Problem: Check each line below for the word "before", and copy those that have it.

BEGIN Collected data

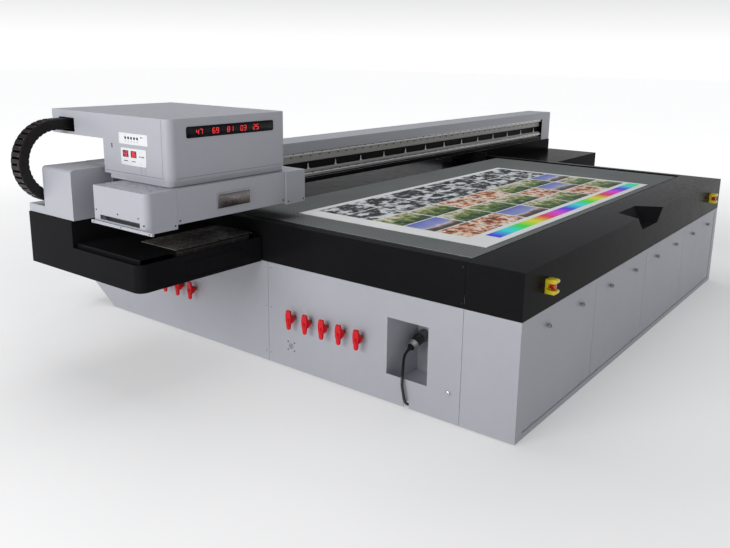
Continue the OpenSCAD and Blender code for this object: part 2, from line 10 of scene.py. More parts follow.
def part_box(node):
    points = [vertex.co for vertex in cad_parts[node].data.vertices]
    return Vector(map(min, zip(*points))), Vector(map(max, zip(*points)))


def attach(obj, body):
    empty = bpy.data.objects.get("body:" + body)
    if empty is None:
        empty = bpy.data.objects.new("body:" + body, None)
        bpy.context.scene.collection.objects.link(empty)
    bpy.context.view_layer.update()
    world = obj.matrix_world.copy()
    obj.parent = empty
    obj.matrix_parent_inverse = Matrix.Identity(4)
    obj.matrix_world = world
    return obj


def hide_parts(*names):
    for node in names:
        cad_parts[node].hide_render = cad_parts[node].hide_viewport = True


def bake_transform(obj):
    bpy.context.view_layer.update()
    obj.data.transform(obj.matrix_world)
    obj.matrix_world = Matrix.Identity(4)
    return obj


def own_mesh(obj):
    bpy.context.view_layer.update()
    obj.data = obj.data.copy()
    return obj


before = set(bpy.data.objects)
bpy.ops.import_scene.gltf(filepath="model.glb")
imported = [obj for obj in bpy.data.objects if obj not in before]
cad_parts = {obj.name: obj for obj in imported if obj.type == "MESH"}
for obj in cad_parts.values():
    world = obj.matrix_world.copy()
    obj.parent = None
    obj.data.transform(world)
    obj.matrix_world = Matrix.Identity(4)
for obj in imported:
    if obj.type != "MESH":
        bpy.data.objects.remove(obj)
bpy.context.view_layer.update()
MIDDLE = Vector((2035.0, 1624.0, 0.0))


def at(x, y, z):
    """A point of the machine in metres of the frame."""
    return (Vector((x, y, z)) - MIDDLE) / 1000.0


# ---------------------------------------------------------------- camera, floor and light
scene = bpy.context.scene
scene.view_settings.view_transform = "Standard"

# the camera's place in millimetres of the machine and its directions, at the photograph's viewing angle
CAMERA_PLACE = (-2923, -1357, 1732)
forward = Vector((0.77443679, 0.59066412, -0.22663528))
right = Vector((0.60906973, -0.79298306, 0.01455804))
up = right.cross(forward)
cam = bpy.data.cameras.new("camera")
cam.sensor_width = 36.0
cam.lens = 37.469
cam.shift_y = -0.0603
cam.clip_end = 200.0
camera = bpy.data.objects.new("camera", cam)
turn = Matrix((right, up, -forward)).transposed().to_4x4()
camera.matrix_world = Matrix.Translation(at(*CAMERA_PLACE)) @ turn
scene.collection.objects.link(camera)
scene.camera = camera


def area_light(name, place, target, size, watts):
    data = bpy.data.lights.new(name, "AREA")
    data.shape = "RECTANGLE"
    data.size, data.size_y = size
    data.energy = watts
    lamp = bpy.data.objects.new(name, data)
    lamp.location = place
    lamp.rotation_euler = (Vector(target) - Vector(place)).to_track_quat("-Z", "Y").to_euler()
    scene.collection.objects.link(lamp)


area_light("key", (-9.0, 0.5, 3.2), (0, 0, 0.5), (5, 3), 315)
area_light("top", (0.5, 1.2, 6.5), (0.5, 0.8, 0), (8, 6), 250)


def studio_world():
    """Pale round the horizon, so that the room ends white, and dimmer overhead."""
    world = bpy.data.worlds.new("studio")
    world.use_nodes = True
    tree = world.node_tree
    sky = tree.nodes.new("ShaderNodeTexCoord")
    axes = tree.nodes.new("ShaderNodeSeparateXYZ")
    ramp = tree.nodes.new("ShaderNodeValToRGB")
    ramp.color_ramp.elements[0].position = 0.02
    ramp.color_ramp.elements[0].color = (1.0, 1.0, 1.0, 1)
    ramp.color_ramp.elements[1].position = 0.22
    ramp.color_ramp.elements[1].color = (0.22, 0.225, 0.24, 1)
    tree.links.new(sky.outputs["Generated"], axes.inputs[0])
    tree.links.new(axes.outputs[2], ramp.inputs[0])
    tree.links.new(ramp.outputs[0], tree.nodes["Background"].inputs["Color"])
    tree.nodes["Background"].inputs["Strength"].default_value = 1.0
    scene.world = world


studio_world()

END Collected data

The response:
before = set(bpy.data.objects)
imported = [obj for obj in bpy.data.objects if obj not in before]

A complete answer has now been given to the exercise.